3 Upgrading from previous releases of FreeBSD

   [amd64, i386] Beginning with FreeBSD 6.2-RELEASE, binary upgrades
   between RELEASE versions (and snapshots of the various security
   branches) are supported using the freebsd-update(8) utility. The
   binary upgrade procedure will update unmodified userland
   utilities, as well as unmodified GENERIC or SMP kernels
   distributed as a part of an official FreeBSD release. The
   freebsd-update(8) utility requires that the host being upgraded
   have Internet connectivity.

   An older form of binary upgrade is supported through the Upgrade
   option from the main sysinstall(8) menu on CDROM distribution
   media. This type of binary upgrade may be useful on non-i386,
   non-amd64 machines or on systems with no Internet connectivity.

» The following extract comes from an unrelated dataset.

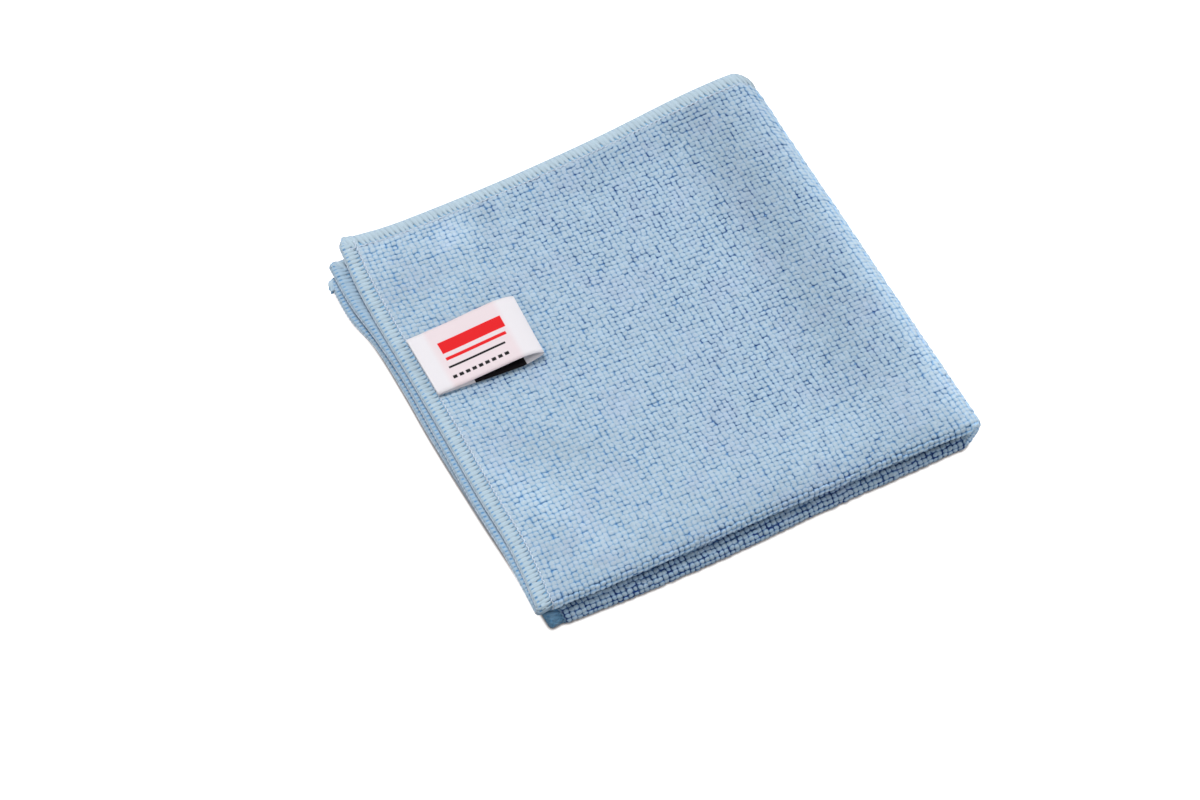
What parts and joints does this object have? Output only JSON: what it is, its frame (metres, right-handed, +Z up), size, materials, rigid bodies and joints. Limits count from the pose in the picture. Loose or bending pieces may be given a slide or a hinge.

   Source-based upgrades (those based on recompiling the FreeBSD base
   system from source code) from previous versions are supported,
   according to the instructions in /usr/src/UPDATING.

     Important: Upgrading FreeBSD should, of course, only be
     attempted after backing up all data and configuration files.

     --------------------------------------------------------------

 This file, and other release-related documents, can be downloaded from
                        [url]http://www.FreeBSD.org/[/url].

 For questions about FreeBSD, read the documentation before contacting
                        <questions@FreeBSD.org>.

   For questions about this documentation, e-mail <doc@FreeBSD.org>.

[/FILE]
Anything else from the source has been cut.